Sometimes he would be overwhelmed
by such melancholy that he would weep in secret without knowing why. Then he
would give himself over again to extraordinary hopes. It was as though
everything in the world had an alluring magic for him. He knew at some point a
life of beautiful dreams and beautiful reality would begin, a golden, exquisite
life like a work or art, a proud jewel, covered with precious stones. That was
his goal. He would be gracious toward everyone. Everyone would be gracious
toward him. Everything he touched would be beautiful. And everything he looked
at would be exquisite.
There is a world in our un-named protagonist’s mind where
all will be wonderful, but it is a world he cannot achieve, the more he
attempts to grip this reality, the darker his wanderings become, the closer to
the dark past of Prague he links.
The theme of Czech impotence comes to the fore, a theme
whereby our protagonist cannot fulfil any of his desires, even finding a friend
becomes impossible. We also have fleeting same sex desires, through veiled
references:
He dreamed of a future friend.
He imagined him so beautiful and sad.
He would have to be gentle, with fragrant, undulating hair the color of gold.

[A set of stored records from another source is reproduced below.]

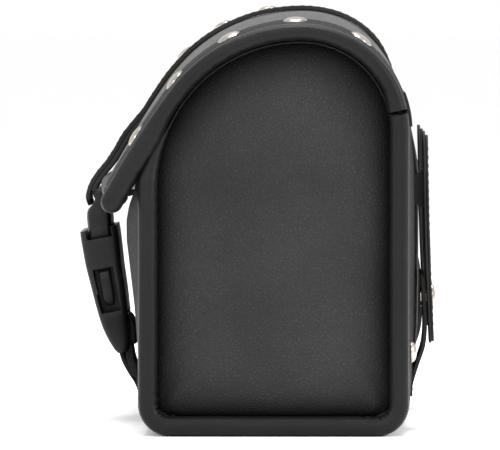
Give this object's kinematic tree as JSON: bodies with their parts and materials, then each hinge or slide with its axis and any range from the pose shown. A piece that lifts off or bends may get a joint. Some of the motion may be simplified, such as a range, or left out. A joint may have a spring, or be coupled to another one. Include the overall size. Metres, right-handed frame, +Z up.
{
  "type": "arched leather travel case",
  "caption": "Arched black leather case with recessed ends, a hinged lid, a strap with a side-release buckle and snap-down mounting straps.",
  "frame": {"origin": "middle of the base on the rest plane", "axes": "+Z up, +Y along the case, +X towards the back with the mounting straps"},
  "size_m": [0.1479, 0.254, 0.1716],
  "materials": {
    "case_leather": "pebbled, satin",
    "lid_leather": "smooth, semi-gloss",
    "strap_leather": "matte with raw cut edges",
    "stiffener_board": "matte",
    "lining_cloth": "woven",
    "nickel": "polished",
    "buckle_plastic": "moulded, satin",
    "webbing": "woven"
  },
  "bodies": {
    "case": {"front_panel": "case_leather", "back_panel": "case_leather", "base_panel": "case_leather", "front_board": "stiffener_board", "back_board": "stiffener_board", "base_board": "stiffener_board", "hinge_lining": "lining_cloth", "back_studs": "nickel", "webbing_anchor": "strap_leather", "end_panel_near": "case_leather", "end_rim_near": "case_leather", "end_board_near": "stiffener_board", "mount_tab_top_near": "strap_leather", "mount_spacer_near": "strap_leather", "base_strap_near": "strap_leather", "snap_post_near": "nickel", "end_panel_far": "case_leather", "end_rim_far": "case_leather", "end_board_far": "stiffener_board", "mount_tab_top_far": "strap_leather", "mount_spacer_far": "strap_leather", "base_strap_far": "strap_leather", "snap_post_far": "nickel"},
    "lid": {"lid_panel": "lid_leather", "lid_board": "stiffener_board", "lid_front_hem": "lid_leather", "lid_studs": "nickel", "strap_lower_layer": "strap_leather", "strap_upper_layer": "strap_leather", "strap_loop": "strap_leather", "strap_rivets": "nickel", "lid_roll_near": "lid_leather", "lid_trim_near": "strap_leather", "lid_roll_far": "lid_leather", "lid_trim_far": "strap_leather"},
    "buckle_top": {"buckle_male": "buckle_plastic"},
    "arm_near": {"buckle_arm_near": "buckle_plastic"},
    "arm_far": {"buckle_arm_far": "buckle_plastic"},
    "buckle_bottom": {"buckle_female": "buckle_plastic", "webbing": "webbing"},
    "tab_near": {"mount_tab_inner_near": "strap_leather", "mount_tab_outer_near": "strap_leather", "snap_cap_near": "nickel"},
    "tab_far": {"mount_tab_inner_far": "strap_leather", "mount_tab_outer_far": "strap_leather", "snap_cap_far": "nickel"}
  },
  "joints": [
    {"name": "lid_hinge", "type": "hinge", "parent": "case", "child": "lid", "pos_m": [0.05407, 0, 0.1311], "axis": [0, 1, 0], "range_deg": [0, 100]},
    {"name": "buckle_top_swing", "type": "hinge", "parent": "lid", "child": "buckle_top", "pos_m": [-0.07164, 0, 0.09319], "axis": [0, 1, 0], "range_deg": [-60, 5]},
    {"name": "arm_latch_near", "type": "hinge", "parent": "buckle_top", "child": "arm_near", "pos_m": [-0.07311, -0.0201, 0.07981], "axis": [-0.9816, 0, -0.1908], "range_deg": [0, 4.5], "stiffness_Nm_per_rad": 0.2},
    {"name": "arm_latch_far", "type": "hinge", "parent": "buckle_top", "child": "arm_far", "pos_m": [-0.07311, 0.0201, 0.07981], "axis": [0.9816, 0, 0.1908], "range_deg": [0, 4.5], "stiffness_Nm_per_rad": 0.2},
    {"name": "buckle_bottom_swing", "type": "hinge", "parent": "case", "child": "buckle_bottom", "pos_m": [-0.0573, 0, 0.0085], "axis": [0, 1, 0], "range_deg": [-32, 5]},
    {"name": "tab_swing_near", "type": "hinge", "parent": "case", "child": "tab_near", "pos_m": [0.06497, -0.07, 0.09], "axis": [0, -1, 0], "range_deg": [0, 95]},
    {"name": "tab_swing_far", "type": "hinge", "parent": "case", "child": "tab_far", "pos_m": [0.06497, 0.07, 0.09], "axis": [0, -1, 0], "range_deg": [0, 95]}
  ],
  "couplings": [
    {"joint": "buckle_top_swing", "follows": "lid_hinge", "ratio": -0.55},
    {"joint": "buckle_bottom_swing", "follows": "lid_hinge", "ratio": -0.28}
  ]
}
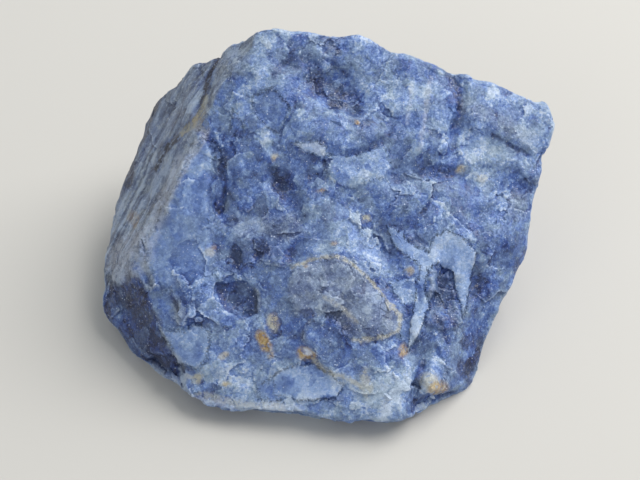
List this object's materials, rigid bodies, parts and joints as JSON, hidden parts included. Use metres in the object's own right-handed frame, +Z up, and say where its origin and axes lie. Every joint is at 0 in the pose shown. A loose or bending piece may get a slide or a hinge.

And he would have to have delicate hands: long, pale fingers as though
enervated.
He saw them folded in his lap,
moving nervously and then immediately resting again. Their nakedness, their
refined whiteness, would arouse him. A delicate, sensuous trembling would have
to animate them, and they could not lose their brilliance even in the shadows;
beautiful old rings with vari-colored stones would have to adorn them, large
rings with diamonds, turquoise, chrysoprase.
A work which moves amongst the shadows, with brief
enlightenments. A book where you could open any page and quote something deep
and meaningful. A book to mull over the revelations, one to savour as you
follow a single man’s descent into madness.
We also have an informative “Translator’s Afterword”
explaining the decadent movement in Czechoslovakia and Prague in general. In
addition it has artworks, “wood engravings selected from an album published by
J.J. Weber in Leipzig in 1896”. A lovely hardback published by Twisted Spoon
Press, based in Prague. This was the other book (along with “Against Nature”)
which appeared on my doorstep and I had no idea why I had ordered it, I’m
thinking the positive review by “The Complete Review” possibly led me to this
work, and it is another I am glad I came across. Not a book for those who like
simple narrative styles as the lamentation is relentless, but the musings on
existence (in the shadows) is a wonderful revelation.
3 comments:
This first caught my eye when Stu reviewed it. Looks like everyone whose opinion I value likes it - I think I'll have to read it!
Please correct the name to Jiří Karásek ze Lvovic.
Thanks for the correction updated as advised.